We increasingly see these hybrid warfare methods combined with deepfake audio and video. An adversary will manufacture a highly convincing scandal involving a key political figure and release it just forty-eight hours before people vote. By funding radical factions on both the far-left and the far-right simultaneously, the attacker ensures the target nation spends all its energy fighting itself instead of recognizing the actual threat at the border.
5. Proxy Actors and Unattributed Forces
Sometimes, an aggressor does need to use physical force, but they still want to avoid international sanctions. So, they hire someone else to do it. These proxies can be private military contractors, seemingly independent hacker collectives, or local insurgent groups.
Deploying troops without insignias on their uniforms is one of the most classic hybrid warfare methods in use today. Because these fighters technically operate outside the official military command, the sponsoring state can completely disavow them if things go wrong. It allows them to project power, capture territory, or destroy physical assets while officially denying any involvement.
What Are Concrete Scenarios of These Threats?
When we talk to security teams, they almost always ask us for real-world hybrid warfare examples to help them visualize the threat.
Imagine a scenario where a neighboring country suddenly experiences a massive failure in its banking application network. People can't access their money. Almost immediately, a coordinated disinformation campaign floods social media, claiming the government has gone bankrupt and urging everyone to withdraw physical cash. Panic sets in. While the police are dealing with riots at the banks, the aggressor quietly moves unmarked military units into a disputed border region.

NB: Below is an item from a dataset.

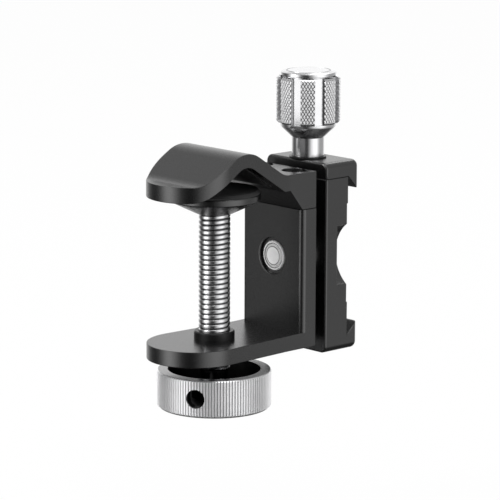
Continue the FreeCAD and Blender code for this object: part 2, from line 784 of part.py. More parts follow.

Other clear examples of hybrid warfare include the artificial creation of migration crises. A hostile state might intentionally force thousands of desperate refugees toward your border while simultaneously launching a massive online campaign accusing your border guards of horrific human rights abuses. The goal is to overwhelm your logistical resources while destroying your international reputation.
How Do These Actions Function Together?
You will rarely see an adversary use just one of these tools. They are designed to be stacked on top of each other. For example, a cyberattack on a telecommunications provider is instantly followed by a targeted bot campaign blaming the outage on a specific political party.
These layered hybrid warfare tactics exist to completely overwhelm the decision-makers. While your engineers are frantically trying to bring the servers back online, your communications team is drowning in a manufactured PR crisis, and your economists are trying to figure out why the stock market just dived. It paralyzes the target's ability to respond effectively to anything.
How Can Organizations Defend Against These Threats?
You cannot fight this kind of war with traditional tools alone. Standard firewalls and physical border guards are necessary, but they are completely useless against an enemy attacking your society's cognitive security.
You need systems that can process massive amounts of data, spot artificial amplification, and trace a lie back to its origin point before it causes real-world violence. This exact challenge is why our team built the Narrative Intelligence Solution. We built algorithms that strip away the noise and identify coordinated, inauthentic behavior in real-time. Defending against these hybrid warfare methods requires relentless monitoring, a deep understanding of how information flows, and the technical capability to catch adversaries before their campaigns gain traction.
Conclusion
The way conflicts are fought has permanently shifted. Adversaries will continue to exploit our networks, our economies, and our algorithms to achieve their goals. By understanding these five core approaches, we stop being reactive and start becoming resilient. Identifying the threat is always the first step toward neutralizing it.